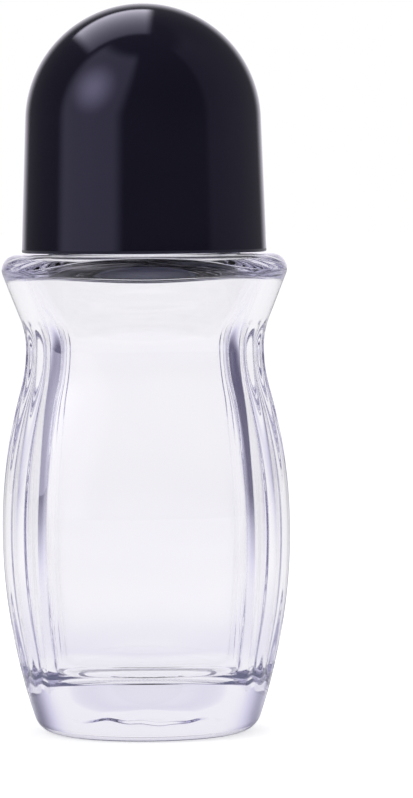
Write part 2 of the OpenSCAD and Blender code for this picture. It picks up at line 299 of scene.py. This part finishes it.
def make_glass():
    """Rows from the hollow's middle under the base, around the foot, up the
    fluted body, over the ledge, up the threaded neck, down the bore and the
    inside, to the middle of the floor."""
    foot_r = float(outline(np.array(0.0)))
    below = rounded([
        (0, PUNT_H, 0),
        (PUNT_R / 2, PUNT_H, 0),
        (PUNT_R - PUNT_SLOPE, PUNT_H, 0.4),
        (PUNT_R, 0, 0.4),
        (foot_r - 0.4, 0, 0),
    ])
    low = FOOT_ROUND * (1 - np.cos(np.radians(np.linspace(0, 90, 10))))
    body_z = np.concatenate([
        low,
        np.linspace(FOOT_ROUND, 58, 84)[1:],
        np.linspace(58, 67, 28)[1:],
        np.linspace(67, TOUCH_Z, 9)[1:],
        BEAD_Z + BEAD_ROUND * np.sin(np.linspace(-FLARE_ANGLE, math.pi / 2, 18)[1:]),
    ])
    angle = columns(body_z)
    body_h = np.broadcast_to(body_z[:, None], angle.shape)
    body_r = outline(body_h) - polished(carved, angle, body_h, POLISH) - INSET
    ledge_r = float(outline(np.array(LEDGE_Z)))

    neck = rounded([
        (ledge_r - 0.6, LEDGE_Z, 0),
        (NECK_R, LEDGE_Z, 0.7),
        (NECK_R, LEDGE_Z + 2.4, 0),
    ])
    threaded = line((NECK_R, LEDGE_Z + 2.7), (NECK_R, LIP_Z - 2.4), 34)
    lip = rounded([
        (NECK_R, LIP_Z - 2.0, 0),
        (NECK_R, LIP_Z, 0.7),
        (BORE_R, LIP_Z, 0.6),
        (BORE_R, LIP_Z - 2.0, 0),
    ])
    bore = line((BORE_R, LIP_Z - 4.0), (BORE_R, NARROW_Z + NARROW_RUN + 0.3), 4)
    inner_z = np.concatenate([
        np.linspace(NARROW_Z + NARROW_RUN, NARROW_Z, 30),
        np.linspace(NARROW_Z, FLOOR_Z + FLOOR_ROUND, 72)[1:],
        FLOOR_Z + FLOOR_ROUND * (1 - np.sin(np.radians(np.linspace(0, 90, 16))))[1:],
    ])
    inside = np.stack([inside_r(0, inner_z), inner_z], axis=1)
    floor = line((inside[-1, 0], FLOOR_Z), (0, FLOOR_Z), 10)[1:]

    above = np.concatenate([neck, threaded, lip, bore, inside, floor])
    top_angle = columns(np.full(len(above), LEDGE_Z))
    low_angle = columns(np.zeros(len(below)))
    above_r = np.broadcast_to(above[:, :1], top_angle.shape)
    above_h = np.broadcast_to(above[:, 1:], top_angle.shape)
    outer = slice(len(neck), len(neck) + len(threaded))
    hollow = slice(len(above) - len(floor) - len(inside), len(above) - len(floor))
    above_r = above_r.copy()
    above_r[hollow] = inside_r(top_angle[hollow], above_h[hollow])
    above_r[hollow] -= polished(flattened, top_angle[hollow], above_h[hollow], INNER_POLISH)
    above_r[outer] += thread(top_angle[outer], above_h[outer], LEDGE_Z + 4.0, 1.8, THREAD_H)
    radius = np.concatenate([np.broadcast_to(below[:, :1], low_angle.shape), body_r, above_r])
    height = np.concatenate([np.broadcast_to(below[:, 1:], low_angle.shape), body_h, above_h])
    return skin("glass_body", radius, height, np.concatenate([low_angle, angle, top_angle]), False)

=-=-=

◆ EXERCISE ◆
The required output is the exact run of lines from the beginning of the listing above to the line that contains "floor = line((inside[-1, 0], FLOOR_Z), (0, FLOOR_Z), 10)[1:]", inclusive of both.

◆ COMPLETE ANSWER ◆
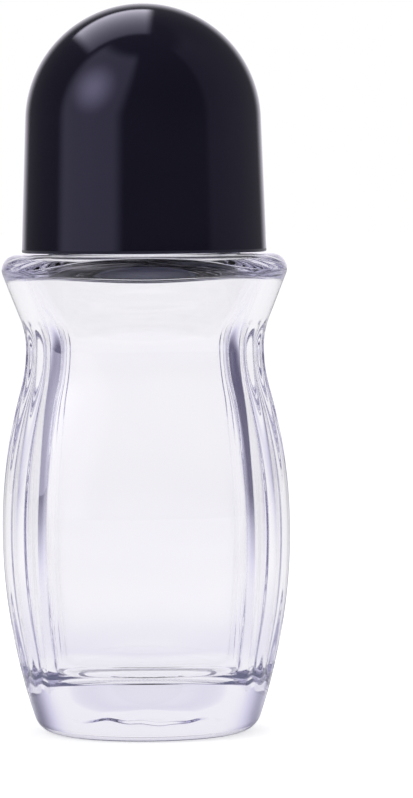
Write part 2 of the OpenSCAD and Blender code for this picture. It picks up at line 299 of scene.py. This part finishes it.
def make_glass():
    """Rows from the hollow's middle under the base, around the foot, up the
    fluted body, over the ledge, up the threaded neck, down the bore and the
    inside, to the middle of the floor."""
    foot_r = float(outline(np.array(0.0)))
    below = rounded([
        (0, PUNT_H, 0),
        (PUNT_R / 2, PUNT_H, 0),
        (PUNT_R - PUNT_SLOPE, PUNT_H, 0.4),
        (PUNT_R, 0, 0.4),
        (foot_r - 0.4, 0, 0),
    ])
    low = FOOT_ROUND * (1 - np.cos(np.radians(np.linspace(0, 90, 10))))
    body_z = np.concatenate([
        low,
        np.linspace(FOOT_ROUND, 58, 84)[1:],
        np.linspace(58, 67, 28)[1:],
        np.linspace(67, TOUCH_Z, 9)[1:],
        BEAD_Z + BEAD_ROUND * np.sin(np.linspace(-FLARE_ANGLE, math.pi / 2, 18)[1:]),
    ])
    angle = columns(body_z)
    body_h = np.broadcast_to(body_z[:, None], angle.shape)
    body_r = outline(body_h) - polished(carved, angle, body_h, POLISH) - INSET
    ledge_r = float(outline(np.array(LEDGE_Z)))

    neck = rounded([
        (ledge_r - 0.6, LEDGE_Z, 0),
        (NECK_R, LEDGE_Z, 0.7),
        (NECK_R, LEDGE_Z + 2.4, 0),
    ])
    threaded = line((NECK_R, LEDGE_Z + 2.7), (NECK_R, LIP_Z - 2.4), 34)
    lip = rounded([
        (NECK_R, LIP_Z - 2.0, 0),
        (NECK_R, LIP_Z, 0.7),
        (BORE_R, LIP_Z, 0.6),
        (BORE_R, LIP_Z - 2.0, 0),
    ])
    bore = line((BORE_R, LIP_Z - 4.0), (BORE_R, NARROW_Z + NARROW_RUN + 0.3), 4)
    inner_z = np.concatenate([
        np.linspace(NARROW_Z + NARROW_RUN, NARROW_Z, 30),
        np.linspace(NARROW_Z, FLOOR_Z + FLOOR_ROUND, 72)[1:],
        FLOOR_Z + FLOOR_ROUND * (1 - np.sin(np.radians(np.linspace(0, 90, 16))))[1:],
    ])
    inside = np.stack([inside_r(0, inner_z), inner_z], axis=1)
    floor = line((inside[-1, 0], FLOOR_Z), (0, FLOOR_Z), 10)[1:]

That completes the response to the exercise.